E la pensione ora Danilo se la godrà? «Fosse stato per me non ci sarei mai andato, io amo questo posto, la gente che entra anche solo per un tubetto di tempera, i tanti artisti che arrivano da Città Alta, semplici imbianchi, i restauratori di Bergamo». Anche da Borgo Santa Caterina, la sua strada, dove è nato e cresciuto mentre ora si accoccola sulla collina di Zandobbio, con pure l’aia e le galline in giro libere tra i cani.
Ma Paola resta e Danilo saluta via Quarenghi, con il proposito di tornare dalla sua alunna. Che ha bisogno dei consigli, di averlo accanto: «Il mio fratello maggiore» scherza lei, e già organizzano nuove merende insieme, il ghiacciolo dell’estate e quelle patatine che Paola compra al bar accanto e che non smette mai di mangiare. «Mai vista senza quel suo sorriso e gli occhi luminosi» dice Danilo. «Mai visto perdere le staffe con un cliente, capace di ripetere fino all’infinito consigli e cose da fare» spiega Paola. Che non si capacita: «A fine giornata, quando scoccano le 18.30 lo riconosco dal passo che si avvicina alla porta per assicurarsi che tutto vada bene e che non abbia avuto problemi con i nuovi progetti o per controllare l’ennesima baraonda creata mentre sono in preda ai miei momenti di follia creativa». E aggiunge: «Perdere una bottega è un dolore anche per me che ho 31 anni e sono cresciuta nella generazione dei centri commerciali. Le botteghe hanno il sapere, hanno una storia da raccontare».

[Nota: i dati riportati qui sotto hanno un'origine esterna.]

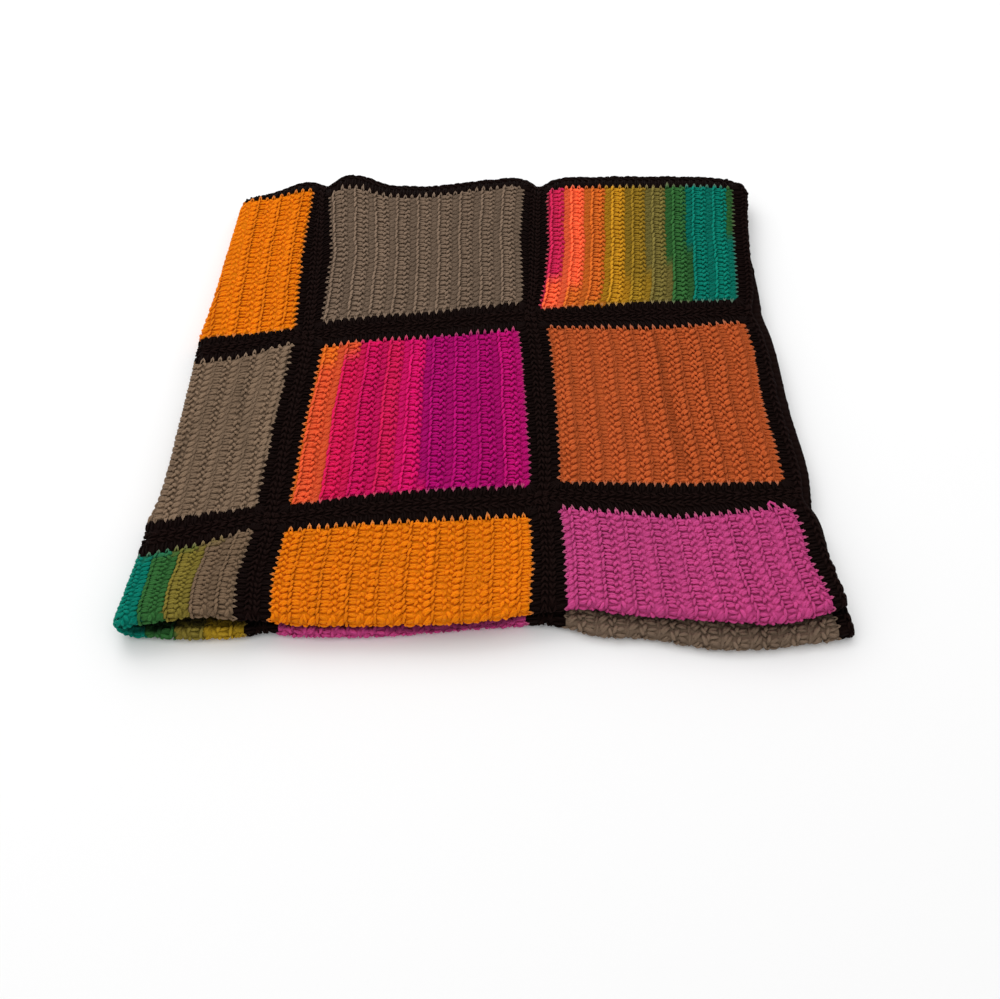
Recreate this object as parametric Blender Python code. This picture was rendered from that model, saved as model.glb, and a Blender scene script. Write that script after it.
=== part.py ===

Danilo ce l’ha, una storia. Un pezzo l’ha passato a Paola. E in quel vecchio laboratorio, poi deposito e ora nuovo laboratorio «dei Capricci» come dice il marchio Cloe’T lui ci tornerà spesso. E volentieri. Proprio con quel fare cortese e distinto di quando, da ragazzo, per la prima volta varcò la bottega Lecler. E si innamorò dei colori.